BRIEF
Reproduce, word for word, every line from the first one down to the line containing "SAMPLES_PER_TURN = 20", and nothing else.

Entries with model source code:
— BEGIN —

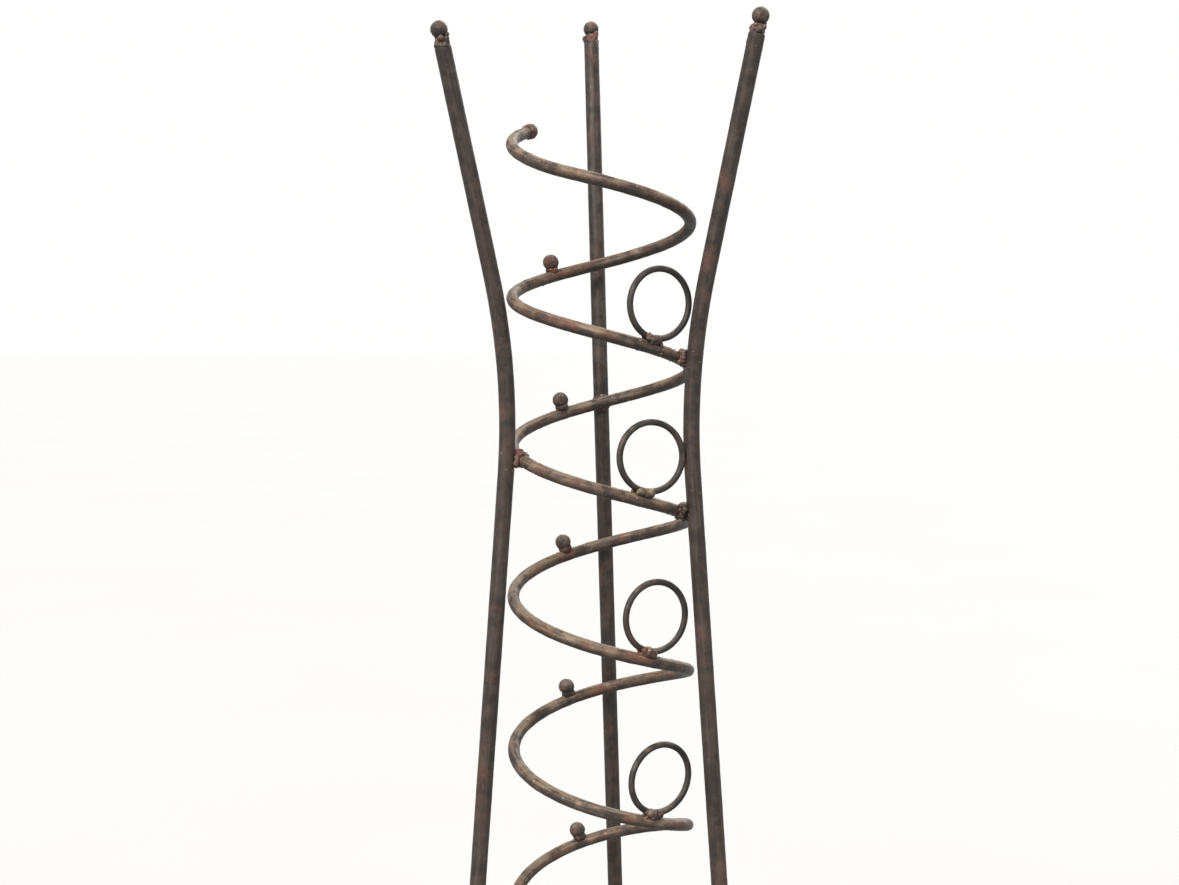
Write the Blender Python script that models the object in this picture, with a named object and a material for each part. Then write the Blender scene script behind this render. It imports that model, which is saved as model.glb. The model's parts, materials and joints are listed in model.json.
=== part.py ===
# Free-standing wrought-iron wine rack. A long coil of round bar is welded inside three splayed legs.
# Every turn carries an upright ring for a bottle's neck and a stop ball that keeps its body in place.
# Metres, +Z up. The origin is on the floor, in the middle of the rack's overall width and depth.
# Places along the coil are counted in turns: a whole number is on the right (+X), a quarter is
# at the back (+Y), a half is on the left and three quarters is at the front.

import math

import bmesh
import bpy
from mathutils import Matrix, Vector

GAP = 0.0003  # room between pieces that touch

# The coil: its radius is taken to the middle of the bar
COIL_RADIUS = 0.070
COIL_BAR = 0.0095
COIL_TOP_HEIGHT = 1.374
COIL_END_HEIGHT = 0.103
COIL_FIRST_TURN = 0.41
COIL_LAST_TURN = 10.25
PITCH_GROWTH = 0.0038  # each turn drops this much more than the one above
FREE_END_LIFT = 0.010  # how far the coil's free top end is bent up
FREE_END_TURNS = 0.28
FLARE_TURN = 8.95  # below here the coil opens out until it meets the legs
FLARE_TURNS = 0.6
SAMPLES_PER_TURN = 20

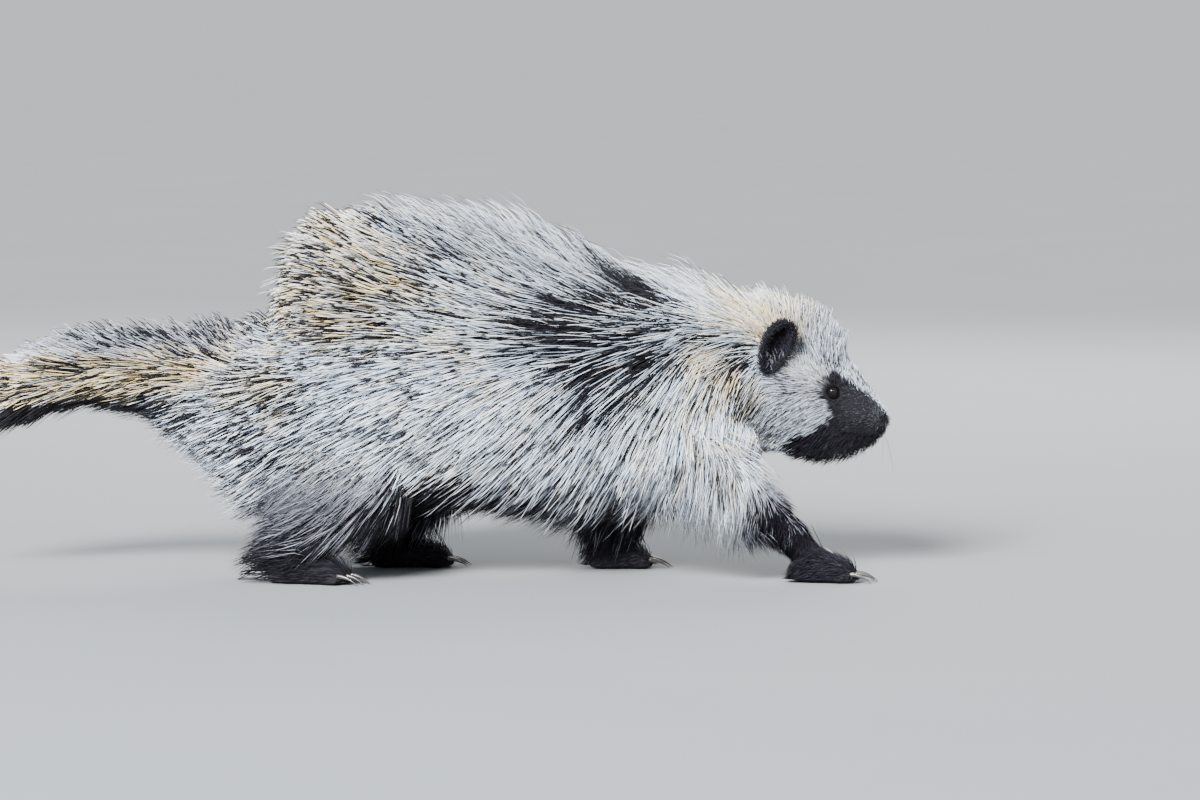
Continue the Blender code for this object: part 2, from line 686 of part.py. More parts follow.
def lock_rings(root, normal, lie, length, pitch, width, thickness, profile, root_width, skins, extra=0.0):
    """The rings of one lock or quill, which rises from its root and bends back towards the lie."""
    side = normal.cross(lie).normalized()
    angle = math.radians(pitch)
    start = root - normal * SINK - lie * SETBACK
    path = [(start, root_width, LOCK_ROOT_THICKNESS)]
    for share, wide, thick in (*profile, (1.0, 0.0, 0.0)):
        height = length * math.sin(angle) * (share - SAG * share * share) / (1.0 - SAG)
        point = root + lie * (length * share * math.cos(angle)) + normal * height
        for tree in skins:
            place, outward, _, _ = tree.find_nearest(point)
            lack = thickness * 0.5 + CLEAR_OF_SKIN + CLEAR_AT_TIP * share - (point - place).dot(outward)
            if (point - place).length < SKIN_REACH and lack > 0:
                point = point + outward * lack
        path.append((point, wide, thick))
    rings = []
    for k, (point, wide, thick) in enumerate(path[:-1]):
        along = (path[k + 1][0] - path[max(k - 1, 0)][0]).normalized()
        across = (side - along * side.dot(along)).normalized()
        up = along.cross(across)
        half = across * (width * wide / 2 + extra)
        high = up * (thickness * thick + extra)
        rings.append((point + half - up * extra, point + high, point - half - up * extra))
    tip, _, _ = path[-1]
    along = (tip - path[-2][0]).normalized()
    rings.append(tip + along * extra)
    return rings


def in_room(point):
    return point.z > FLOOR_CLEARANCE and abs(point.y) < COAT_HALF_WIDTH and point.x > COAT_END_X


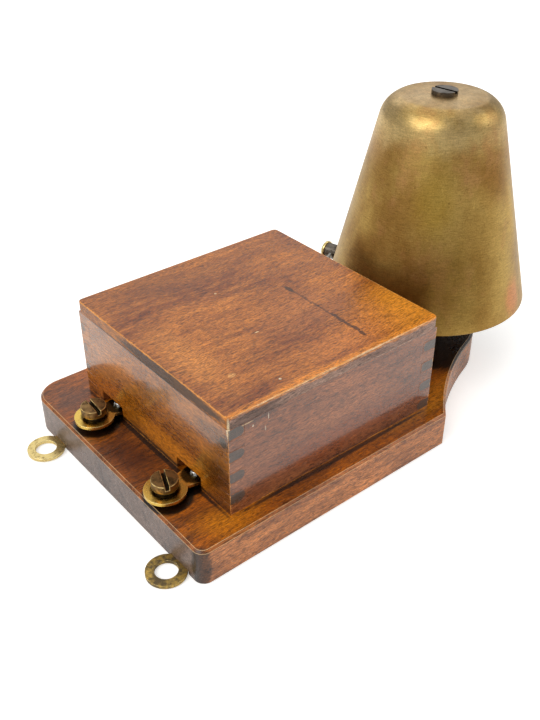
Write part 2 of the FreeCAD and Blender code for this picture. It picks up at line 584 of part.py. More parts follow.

— END —

ANSWER TO THIS EXERCISE
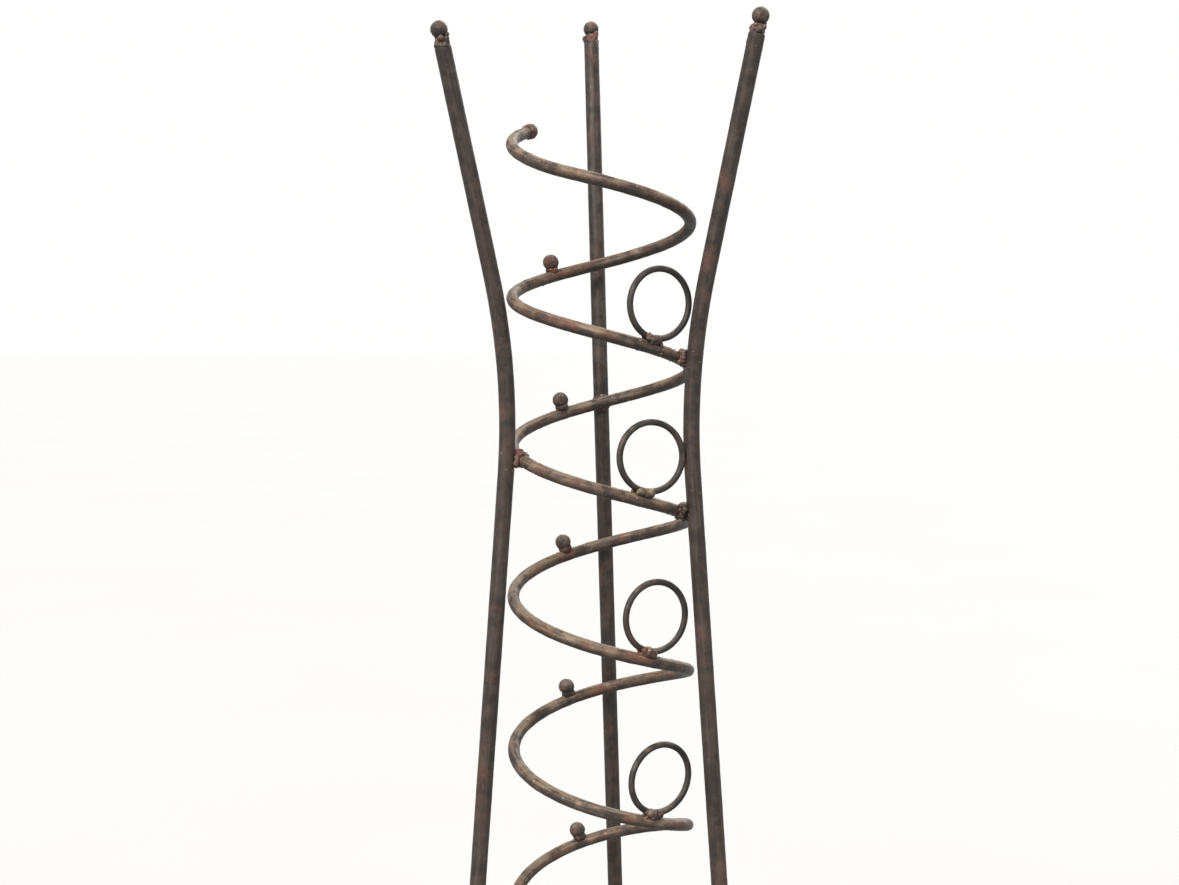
Write the Blender Python script that models the object in this picture, with a named object and a material for each part. Then write the Blender scene script behind this render. It imports that model, which is saved as model.glb. The model's parts, materials and joints are listed in model.json.
=== part.py ===
# Free-standing wrought-iron wine rack. A long coil of round bar is welded inside three splayed legs.
# Every turn carries an upright ring for a bottle's neck and a stop ball that keeps its body in place.
# Metres, +Z up. The origin is on the floor, in the middle of the rack's overall width and depth.
# Places along the coil are counted in turns: a whole number is on the right (+X), a quarter is
# at the back (+Y), a half is on the left and three quarters is at the front.

import math

import bmesh
import bpy
from mathutils import Matrix, Vector

GAP = 0.0003  # room between pieces that touch

# The coil: its radius is taken to the middle of the bar
COIL_RADIUS = 0.070
COIL_BAR = 0.0095
COIL_TOP_HEIGHT = 1.374
COIL_END_HEIGHT = 0.103
COIL_FIRST_TURN = 0.41
COIL_LAST_TURN = 10.25
PITCH_GROWTH = 0.0038  # each turn drops this much more than the one above
FREE_END_LIFT = 0.010  # how far the coil's free top end is bent up
FREE_END_TURNS = 0.28
FLARE_TURN = 8.95  # below here the coil opens out until it meets the legs
FLARE_TURNS = 0.6
SAMPLES_PER_TURN = 20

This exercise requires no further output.